Для Кунцельмана открывались новые просторы. Началом его самостоятельной деятельности стал выпуск периодического издания «UnverbindlicheRichtlinien», отпечатанного в декабре 1962 года трехтысячным тиражом на деньги, которые выдал «шпурист» Циммер после продажи одной из своих картин[23]. В работе над журналом приняли участие двое новых соратников: люксембуржец Родольф Гаше (р. 1939), студент социологического факультета берлинского университета, который давно интересовался ситуационизмом, встречался с членами различных секций и переписывался с Дебором[24], и проживавший в Эрлангене муж старшей сестры Кунцельмана Рудольф Май (1930–1979), писавший под псевдонимом «Кристофер Балденай». Май в молодости был активистом «Католической молодежи» и даже изучал богословие. Некоторое время он работал воспитателем в приюте, но в 1956 году выступил против телесных наказаний и был уволен[25]. Новый журнал уже пестрит ссылками на авторов Франкфуртской школы – Теодора Адорно, Макса Хоркхаймера и Герберта Маркузе. Здесь же – видимо, под влиянием «швабингских беспорядков» – рассматривается молодежная субкультура «хальбштарке»[26] – с точки зрения авторов глубоко конформистская и буржуазная по сути[27].

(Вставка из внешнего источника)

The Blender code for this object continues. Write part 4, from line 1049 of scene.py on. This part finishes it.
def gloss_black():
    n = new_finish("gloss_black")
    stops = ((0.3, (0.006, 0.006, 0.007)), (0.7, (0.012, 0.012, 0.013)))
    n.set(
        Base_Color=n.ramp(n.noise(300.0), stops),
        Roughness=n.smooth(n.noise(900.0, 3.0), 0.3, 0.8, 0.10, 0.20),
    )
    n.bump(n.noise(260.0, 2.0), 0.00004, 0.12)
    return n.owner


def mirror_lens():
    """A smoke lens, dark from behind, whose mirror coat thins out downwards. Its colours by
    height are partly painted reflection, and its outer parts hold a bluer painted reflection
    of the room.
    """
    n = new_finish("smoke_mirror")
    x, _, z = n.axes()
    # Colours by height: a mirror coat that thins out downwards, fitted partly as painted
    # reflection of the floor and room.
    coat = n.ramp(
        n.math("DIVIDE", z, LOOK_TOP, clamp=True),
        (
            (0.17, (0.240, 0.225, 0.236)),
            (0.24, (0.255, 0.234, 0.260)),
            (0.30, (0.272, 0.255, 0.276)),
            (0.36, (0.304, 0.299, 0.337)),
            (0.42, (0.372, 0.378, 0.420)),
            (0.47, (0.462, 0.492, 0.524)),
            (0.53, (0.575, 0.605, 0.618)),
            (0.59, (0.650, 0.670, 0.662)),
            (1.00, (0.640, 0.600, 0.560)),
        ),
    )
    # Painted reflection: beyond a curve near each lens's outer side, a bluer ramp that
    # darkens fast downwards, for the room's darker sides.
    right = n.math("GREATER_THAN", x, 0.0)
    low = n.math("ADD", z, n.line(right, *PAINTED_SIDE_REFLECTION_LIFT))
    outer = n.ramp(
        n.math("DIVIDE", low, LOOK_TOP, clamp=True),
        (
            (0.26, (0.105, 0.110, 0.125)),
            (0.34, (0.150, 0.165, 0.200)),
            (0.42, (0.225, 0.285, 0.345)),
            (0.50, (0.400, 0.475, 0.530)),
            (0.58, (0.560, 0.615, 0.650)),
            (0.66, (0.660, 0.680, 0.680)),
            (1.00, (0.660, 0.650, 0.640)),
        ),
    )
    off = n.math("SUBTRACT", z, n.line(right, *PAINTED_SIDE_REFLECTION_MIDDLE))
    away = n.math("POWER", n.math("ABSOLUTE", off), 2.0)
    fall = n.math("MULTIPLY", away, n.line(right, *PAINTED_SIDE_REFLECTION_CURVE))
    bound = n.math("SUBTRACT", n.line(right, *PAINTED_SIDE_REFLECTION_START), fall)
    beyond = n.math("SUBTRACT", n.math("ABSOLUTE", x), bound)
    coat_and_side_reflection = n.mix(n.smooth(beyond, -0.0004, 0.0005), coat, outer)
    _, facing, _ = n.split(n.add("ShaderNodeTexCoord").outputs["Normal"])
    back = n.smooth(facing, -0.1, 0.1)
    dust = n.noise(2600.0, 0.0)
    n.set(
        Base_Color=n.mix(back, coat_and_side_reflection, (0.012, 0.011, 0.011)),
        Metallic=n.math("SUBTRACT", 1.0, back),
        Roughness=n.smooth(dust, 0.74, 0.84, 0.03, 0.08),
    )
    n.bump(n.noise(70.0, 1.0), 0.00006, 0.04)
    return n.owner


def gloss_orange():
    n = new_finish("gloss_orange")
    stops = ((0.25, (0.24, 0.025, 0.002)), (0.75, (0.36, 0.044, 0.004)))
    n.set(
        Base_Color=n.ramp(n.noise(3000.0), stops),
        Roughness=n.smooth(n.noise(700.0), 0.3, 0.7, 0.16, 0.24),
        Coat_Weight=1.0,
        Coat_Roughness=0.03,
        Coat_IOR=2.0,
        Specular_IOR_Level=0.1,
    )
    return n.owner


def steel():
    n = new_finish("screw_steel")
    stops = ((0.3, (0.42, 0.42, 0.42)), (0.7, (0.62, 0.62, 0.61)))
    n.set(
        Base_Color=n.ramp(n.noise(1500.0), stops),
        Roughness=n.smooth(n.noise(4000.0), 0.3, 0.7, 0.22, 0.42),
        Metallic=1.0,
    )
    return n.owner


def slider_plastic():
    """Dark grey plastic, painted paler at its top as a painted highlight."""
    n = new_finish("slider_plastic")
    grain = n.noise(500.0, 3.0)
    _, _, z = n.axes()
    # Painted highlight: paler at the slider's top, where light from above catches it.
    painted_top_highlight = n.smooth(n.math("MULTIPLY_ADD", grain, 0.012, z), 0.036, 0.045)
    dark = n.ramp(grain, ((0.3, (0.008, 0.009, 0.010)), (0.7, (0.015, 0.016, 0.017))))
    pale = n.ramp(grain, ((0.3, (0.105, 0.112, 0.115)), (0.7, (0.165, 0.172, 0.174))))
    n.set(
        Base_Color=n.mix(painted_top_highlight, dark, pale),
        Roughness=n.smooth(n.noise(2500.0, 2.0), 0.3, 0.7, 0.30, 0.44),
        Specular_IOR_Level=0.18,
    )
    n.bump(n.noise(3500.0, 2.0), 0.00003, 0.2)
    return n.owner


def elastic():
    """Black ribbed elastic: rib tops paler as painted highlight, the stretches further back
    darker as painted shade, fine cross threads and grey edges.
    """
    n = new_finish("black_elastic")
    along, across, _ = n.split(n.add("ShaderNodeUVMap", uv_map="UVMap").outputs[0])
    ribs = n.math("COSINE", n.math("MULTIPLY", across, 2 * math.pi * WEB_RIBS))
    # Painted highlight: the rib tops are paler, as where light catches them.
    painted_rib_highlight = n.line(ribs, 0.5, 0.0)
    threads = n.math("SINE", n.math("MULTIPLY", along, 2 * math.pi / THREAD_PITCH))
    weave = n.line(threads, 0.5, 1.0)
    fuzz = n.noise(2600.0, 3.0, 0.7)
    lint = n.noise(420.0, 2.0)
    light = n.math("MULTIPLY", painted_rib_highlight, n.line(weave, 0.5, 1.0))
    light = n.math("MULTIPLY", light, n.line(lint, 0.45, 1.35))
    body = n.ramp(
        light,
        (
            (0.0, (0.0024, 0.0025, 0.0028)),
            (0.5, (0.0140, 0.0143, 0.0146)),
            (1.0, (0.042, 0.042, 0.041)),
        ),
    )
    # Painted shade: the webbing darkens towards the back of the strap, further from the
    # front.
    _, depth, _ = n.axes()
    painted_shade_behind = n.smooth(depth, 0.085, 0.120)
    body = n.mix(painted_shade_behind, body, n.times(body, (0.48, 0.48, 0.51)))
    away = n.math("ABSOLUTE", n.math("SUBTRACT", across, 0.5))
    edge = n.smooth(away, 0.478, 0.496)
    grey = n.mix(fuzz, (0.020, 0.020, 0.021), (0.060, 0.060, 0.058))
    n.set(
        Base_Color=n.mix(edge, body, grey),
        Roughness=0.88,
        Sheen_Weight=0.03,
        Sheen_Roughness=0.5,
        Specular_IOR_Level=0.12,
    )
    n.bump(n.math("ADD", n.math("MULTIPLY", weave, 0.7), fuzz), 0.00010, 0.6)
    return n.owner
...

К коллективу издателей вскоре примкнул и Франк Бёккельман, уже имевший опыт редакторской работы. Теперь Кунцельман был в группе, где он единственный обладал опытом ситуационистской практики, но зато его соратники обладали гуманитарным образованием и доступом к университетской инфраструктуре. Бёккельман был ассистентом философа-реэмигранта Арнольда Метцгера; Гаше как носитель языка мог быть посредником для контактов с Францией; Май живо интересовался тогда еще малоизвестным фрейдомарксизмом. Было решено создать межрегиональную организацию, теперь уже с революционными, а не художественными задачами. В ноябре 1963 года на квартире у Кунцельмана была создана группа «Субверсивное действие» («Subversive Aktion»). Поначалу в ней состояли только Кунцельман, его подруга Марион Штеффель-Штергар (1942–2006), Гаше, Май и Бёккельман, но вскоре появились новые сочувствующие в Берлине, Тюбингене, Штутгарте и Франкфурте[28].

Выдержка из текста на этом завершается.